- Citizenship: Chinese
- Education: Nanjing University of Posts and Telecommunications (bachelor's degree) 2000, Tsinghua University (master's degree) 2003, Rutgers University (Ph.D.) 2009
- Occupations: Communications Engineer, Professor
- Employer(s): Xiamen University, (Department of Communication Engineering)
- Known for: Contributions to learning based wireless security

= Liang Xiao =

Chinese communications engineer

Liang Xiao (肖亮) is a Chinese communications engineer, and a professor in the Department of Communication Engineering at Xiamen University.

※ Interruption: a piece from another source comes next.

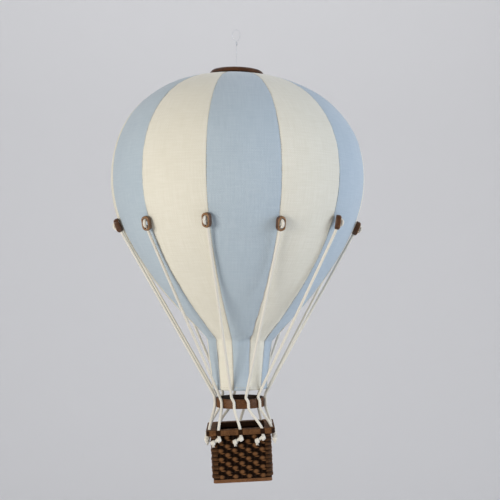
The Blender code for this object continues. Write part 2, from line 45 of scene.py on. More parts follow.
# The camera: nearly level with the envelope's lower half, 0.85 m from the hanging line, with a
# long lens. It is tipped up, turned and rolled a little, as a hand-held camera is.
CAMERA_DISTANCE = 0.85
CAMERA_HEIGHT = -0.1975
CAMERA_LENS = 76.97
CAMERA_TIP = radians(1.41)
CAMERA_TURN = radians(-0.60)
CAMERA_ROLL = radians(0.6)

bpy.ops.object.camera_add(
    location=(0, -CAMERA_DISTANCE, CAMERA_HEIGHT),
    rotation=(pi / 2 + CAMERA_TIP, CAMERA_ROLL, CAMERA_TURN),
)
camera = bpy.context.object
camera.data.lens = CAMERA_LENS
bpy.context.scene.camera = camera


# The studio: a round pale cove whose floor curves up into its wall, far below and behind the
# balloon, with a wide warm light from the left and a cooler one from the right.
COVE_RADIUS = 2.4
COVE_HEIGHT = 2.6
COVE_FLOOR = -0.70
COVE_CORNER = 1.0
COVE_COLOUR = (0.64, 0.635, 0.635, 1.0)
SKY_COLOUR = (0.88, 0.91, 1.0, 1.0)
SKY_STRENGTH = 0.34


def pick(mode, test):
    """In edit mode, select only the vertices, edges or faces that pass the test."""
    bpy.ops.mesh.select_mode(type=mode)
    bpy.ops.mesh.select_all(action="DESELECT")
    shape = bmesh.from_edit_mesh(bpy.context.object.data)
    for item in {"VERT": shape.verts, "EDGE": shape.edges, "FACE": shape.faces}[mode]:
        if test(item):
            item.select_set(True)
    shape.select_flush_mode()
    bmesh.update_edit_mesh(bpy.context.object.data)


def named(name):
    """Name the object that was just added, and its data, after the piece."""
    piece = bpy.context.object
    piece.name = name
    piece.data.name = name
    return piece


class Wire:
    """A node's output that takes part in Python arithmetic, which adds its Math nodes."""

    def __init__(self, paint, socket):
        self.paint = paint
        self.socket = socket

    def math(self, operation, *others):
        return self.paint.math(operation, self, *others)

    def __add__(self, other):
        return self.math("ADD", other)

    def __sub__(self, other):
        return self.math("SUBTRACT", other)

    def __rsub__(self, other):
        return self.paint.math("SUBTRACT", other, self)

    def __mul__(self, other):
        return self.math("MULTIPLY", other)

    __radd__ = __add__
    __rmul__ = __mul__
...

Her research interests include wireless communication, network security, smart grids, and machine learning.

==Education and career==
Xiao received a bachelor's degree in communication engineering from Nanjing University of Posts and Telecommunications in 2000, and a master's degree in electrical engineering from Tsinghua University in 2003. After two years at North Carolina State University, she transferred to Rutgers University in the US, where she received a Ph.D. in 2009. At Rutgers, she was jointly supervised by Narayan Mandayam, Larry Greenstein, and Wade Trappe.

She joined Xiamen University in 2009.

==Recognition==
Xiao was a distinguished lecturer of the IEEE Communications Society in 2023. She was named to the 2025 class of IEEE Fellows "for contributions to learning based wireless security".